Since the SD cards I got only are 16GB for more persistent storage, I used some of my spares SSDs and hard disks. Once nice thing was the case has a nice slot for the SSDs to be placed (under the pis).

Side View

Then we use an adapter to convert the SSDs to USB 3.0 on the pi. So we can still access the SSD, with the PI. For more persistent data storage.

SSD to USB

Install NixOS

I followed this tutorial, to setup NixOS on my pi cluster. We will need to repeat this process for each of pis (4x).

Assuming our host is running nix we can do:

nix-shell -p wget zstd

wget https://hydra.nixos.org/build/226381178/download/1/nixos-sd-image-23.11pre541036.63678e9f3d3a-aarch64-linux.img.zst
unzstd -d nixos-sd-image-23.11pre500597.0fbe93c5a7c-aarch64-linux.img.zst
dmesg --follow

Plug in your SD card and your terminal should print what device it got assigned, for example /dev/sdX. Press Ctrl+C to stop dmesg –follow.

Then finally we can do:

sudo dd if=nixos-sd-image-23.11pre541036.63678e9f3d3a-aarch64-linux.img of=/dev/sda bs=4096 conv=fsync status=progres

Then put the SD card in your pi. Before we can start deploying to them we need to get some bare-bones setup we can SSH to the machine.
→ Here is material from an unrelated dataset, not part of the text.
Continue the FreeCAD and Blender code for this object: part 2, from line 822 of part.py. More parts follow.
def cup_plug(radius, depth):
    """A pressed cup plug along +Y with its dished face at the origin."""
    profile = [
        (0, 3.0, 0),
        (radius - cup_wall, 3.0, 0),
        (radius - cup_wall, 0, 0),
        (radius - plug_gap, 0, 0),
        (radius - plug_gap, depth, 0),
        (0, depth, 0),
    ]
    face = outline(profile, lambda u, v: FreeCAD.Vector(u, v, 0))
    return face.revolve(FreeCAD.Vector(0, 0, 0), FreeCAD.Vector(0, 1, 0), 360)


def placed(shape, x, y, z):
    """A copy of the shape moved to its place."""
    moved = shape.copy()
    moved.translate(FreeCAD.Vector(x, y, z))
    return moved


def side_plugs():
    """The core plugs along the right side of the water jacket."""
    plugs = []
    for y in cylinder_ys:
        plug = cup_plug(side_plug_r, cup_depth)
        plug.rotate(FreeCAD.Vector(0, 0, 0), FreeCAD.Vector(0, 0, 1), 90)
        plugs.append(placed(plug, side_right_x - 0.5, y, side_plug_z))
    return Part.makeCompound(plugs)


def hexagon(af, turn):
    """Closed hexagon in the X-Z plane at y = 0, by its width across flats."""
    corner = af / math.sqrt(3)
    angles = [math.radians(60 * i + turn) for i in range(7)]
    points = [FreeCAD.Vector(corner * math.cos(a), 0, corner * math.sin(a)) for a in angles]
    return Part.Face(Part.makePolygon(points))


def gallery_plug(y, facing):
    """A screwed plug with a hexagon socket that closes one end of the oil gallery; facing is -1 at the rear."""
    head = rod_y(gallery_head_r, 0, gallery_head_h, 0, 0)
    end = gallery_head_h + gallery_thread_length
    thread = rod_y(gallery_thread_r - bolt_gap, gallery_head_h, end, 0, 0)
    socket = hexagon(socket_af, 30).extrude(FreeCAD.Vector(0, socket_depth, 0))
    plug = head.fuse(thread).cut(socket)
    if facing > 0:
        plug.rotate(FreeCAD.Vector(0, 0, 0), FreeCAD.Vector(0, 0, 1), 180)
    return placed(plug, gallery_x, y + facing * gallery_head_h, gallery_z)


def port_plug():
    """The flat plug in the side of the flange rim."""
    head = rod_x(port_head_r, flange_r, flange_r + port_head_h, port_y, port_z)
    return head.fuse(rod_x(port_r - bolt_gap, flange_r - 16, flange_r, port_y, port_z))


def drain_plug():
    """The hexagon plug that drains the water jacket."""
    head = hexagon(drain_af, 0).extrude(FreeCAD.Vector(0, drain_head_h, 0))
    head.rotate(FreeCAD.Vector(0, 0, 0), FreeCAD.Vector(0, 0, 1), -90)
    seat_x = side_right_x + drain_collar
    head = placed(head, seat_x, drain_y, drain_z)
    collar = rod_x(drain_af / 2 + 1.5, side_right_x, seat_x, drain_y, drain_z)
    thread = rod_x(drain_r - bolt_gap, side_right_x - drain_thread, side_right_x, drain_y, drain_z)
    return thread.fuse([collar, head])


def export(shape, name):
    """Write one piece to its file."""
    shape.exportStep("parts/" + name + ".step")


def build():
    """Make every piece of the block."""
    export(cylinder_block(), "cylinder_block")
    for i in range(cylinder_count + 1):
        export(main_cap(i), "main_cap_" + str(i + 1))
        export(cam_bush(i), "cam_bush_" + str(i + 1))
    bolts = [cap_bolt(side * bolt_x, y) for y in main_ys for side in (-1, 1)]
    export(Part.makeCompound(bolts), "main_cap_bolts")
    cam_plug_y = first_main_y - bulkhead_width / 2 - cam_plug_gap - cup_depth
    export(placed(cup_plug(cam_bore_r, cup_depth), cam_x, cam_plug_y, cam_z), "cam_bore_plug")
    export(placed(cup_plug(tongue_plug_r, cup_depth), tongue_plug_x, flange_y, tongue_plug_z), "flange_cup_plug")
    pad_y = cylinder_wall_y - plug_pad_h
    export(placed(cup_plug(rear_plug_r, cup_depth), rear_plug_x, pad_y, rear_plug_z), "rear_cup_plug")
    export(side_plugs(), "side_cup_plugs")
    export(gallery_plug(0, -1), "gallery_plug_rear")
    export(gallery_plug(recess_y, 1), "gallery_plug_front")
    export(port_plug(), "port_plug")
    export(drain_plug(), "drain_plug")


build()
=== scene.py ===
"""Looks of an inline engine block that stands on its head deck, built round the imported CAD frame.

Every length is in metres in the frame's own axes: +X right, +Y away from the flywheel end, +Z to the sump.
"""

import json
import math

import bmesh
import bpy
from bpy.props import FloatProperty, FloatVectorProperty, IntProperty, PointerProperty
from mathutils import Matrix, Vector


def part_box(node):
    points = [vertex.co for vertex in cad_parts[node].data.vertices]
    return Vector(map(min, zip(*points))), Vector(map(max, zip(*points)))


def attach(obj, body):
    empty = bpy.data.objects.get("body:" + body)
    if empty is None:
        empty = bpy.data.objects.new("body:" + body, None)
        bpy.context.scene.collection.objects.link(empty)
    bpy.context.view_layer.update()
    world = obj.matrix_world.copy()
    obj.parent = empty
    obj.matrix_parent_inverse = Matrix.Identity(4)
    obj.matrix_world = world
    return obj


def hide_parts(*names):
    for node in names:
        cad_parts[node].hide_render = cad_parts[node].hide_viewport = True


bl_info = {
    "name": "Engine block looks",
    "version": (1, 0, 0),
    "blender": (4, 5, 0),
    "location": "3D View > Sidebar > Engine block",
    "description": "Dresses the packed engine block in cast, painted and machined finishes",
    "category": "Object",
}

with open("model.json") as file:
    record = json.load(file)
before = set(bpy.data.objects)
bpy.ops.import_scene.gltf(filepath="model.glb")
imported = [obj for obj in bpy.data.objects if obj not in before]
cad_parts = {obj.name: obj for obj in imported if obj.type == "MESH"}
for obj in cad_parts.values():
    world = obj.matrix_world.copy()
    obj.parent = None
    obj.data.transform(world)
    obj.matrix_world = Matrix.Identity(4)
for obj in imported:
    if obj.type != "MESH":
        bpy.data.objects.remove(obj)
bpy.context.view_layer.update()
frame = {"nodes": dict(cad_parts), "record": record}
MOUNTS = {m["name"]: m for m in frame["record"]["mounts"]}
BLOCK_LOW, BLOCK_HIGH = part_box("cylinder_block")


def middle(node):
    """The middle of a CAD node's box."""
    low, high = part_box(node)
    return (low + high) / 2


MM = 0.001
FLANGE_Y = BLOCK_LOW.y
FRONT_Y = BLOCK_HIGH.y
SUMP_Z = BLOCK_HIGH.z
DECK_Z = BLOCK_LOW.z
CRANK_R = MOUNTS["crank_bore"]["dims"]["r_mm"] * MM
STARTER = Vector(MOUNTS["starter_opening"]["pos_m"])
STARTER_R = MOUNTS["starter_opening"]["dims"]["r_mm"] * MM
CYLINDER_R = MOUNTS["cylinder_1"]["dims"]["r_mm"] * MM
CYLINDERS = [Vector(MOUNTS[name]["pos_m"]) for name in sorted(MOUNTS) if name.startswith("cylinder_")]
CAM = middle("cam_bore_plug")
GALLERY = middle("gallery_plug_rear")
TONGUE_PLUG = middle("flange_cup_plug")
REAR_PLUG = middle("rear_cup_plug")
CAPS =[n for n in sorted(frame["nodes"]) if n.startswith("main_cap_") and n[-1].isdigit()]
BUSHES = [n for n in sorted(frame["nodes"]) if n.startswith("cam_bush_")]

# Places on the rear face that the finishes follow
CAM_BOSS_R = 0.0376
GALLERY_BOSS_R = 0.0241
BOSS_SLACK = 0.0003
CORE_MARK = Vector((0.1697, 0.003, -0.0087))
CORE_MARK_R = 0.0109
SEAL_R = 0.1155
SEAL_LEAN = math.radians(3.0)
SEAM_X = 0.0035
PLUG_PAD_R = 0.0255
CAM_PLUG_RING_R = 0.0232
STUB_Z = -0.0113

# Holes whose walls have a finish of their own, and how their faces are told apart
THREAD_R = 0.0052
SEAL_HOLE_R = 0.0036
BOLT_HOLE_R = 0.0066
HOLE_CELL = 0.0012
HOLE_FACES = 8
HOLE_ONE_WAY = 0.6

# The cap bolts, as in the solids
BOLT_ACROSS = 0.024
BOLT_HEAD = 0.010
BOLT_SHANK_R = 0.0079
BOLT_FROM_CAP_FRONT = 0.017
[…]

Then I connect the PI to a keyboard and monitor, so I can see the IP address and set a default password on the nixos user.

passwd nixos

#123456

ifconfig

Then we can ssh to the pi from the same network, i.e. my main NixOS machine. By doing something like:

ssh [email protected], replace 192.168.0.75 with the IP address of your pi, returned from the ifconfig command. Then create a new config file:

ssh

nix-shell -p git vim
sudo vim /etc/nixos/configuration.nix

With the following contents:

 {config, pkgs, lib, ... }:

let
  hostname = "strawberry";
in
{

  imports = [
    "${builtins.fetchGit { url = "https://github.com/NixOS/nixos-hardware.git"; }}/raspberry-pi/4"
  ];

  boot = {
    kernelPackages = pkgs.linuxKernel.packages.linux_rpi4;
    initrd.availableKernelModules = [ "xhci_pci" "usbhid" "usb_storage" ];
    loader = {
      grub.enable = false;
      generic-extlinux-compatible.enable = true;
    };
  };

  fileSystems = {
    "/" = {
      device = "/dev/disk/by-label/NIXOS_SD";
      fsType = "ext4";
      options = [ "noatime" ];
    };
  };

  networking = {
    hostName = hostname;
  };

  environment.systemPackages = with pkgs; [ git vim ];
  nix.settings.trusted-users = [ hostname ];

  services.openssh = {
    enable = true;
    settings.PasswordAuthentication = false;
    settings.KbdInteractiveAuthentication = false;
  };

  users = {
    users."${hostname}" = {
      isNormalUser = true;
      extraGroups = [ "wheel" ];
      # Note: This is not very secure, I only use this password for a little while whilst the PI 
      # can only be accessible from my local network
      password = hostname;
      openssh.authorizedKeys.keys = [ "ssh-ed25519 <YOUR_PUB_KEY>" ];
    };
  };
  security.sudo.wheelNeedsPassword = false;

  services.avahi = {
    enable = true;
    nssmdns = true;
    publish = {
      enable = true;
      addresses = true;
      domain = true;
      hinfo = true;
      userServices = true;
      workstation = true;
    };
  };

  hardware.enableRedistributableFirmware = true;
  system.stateVersion = "23.11";
}

Finally, sudo nixos-rebuild switch to build this new configuration.

This setups a few things on my machine, with the avahi service, we can connect to the pi using the host name instead of the IP address. This saves needing to create a static IP for each pi. So I can now connect to this pi like:

ssh [email protected]

We also don’t need a password as I can use my ssh key to log in

Firmware Update

If we want to update our pi firmware, we can do something like:

nix-shell -p raspberrypi-eeprom
mount /dev/disk/by-label/FIRMWARE /mnt
BOOTFS=/mnt FIRMWARE_RELEASE_STATUS=stable rpi-eeprom-update -d -a

That’s It! We’ve set up our rpi cluster with NixOS, and we can connect to it using the hostname. In the next couple of tutorials we will look at how we can use Nix tools to manage the deployment and deploy k3s to the cluster.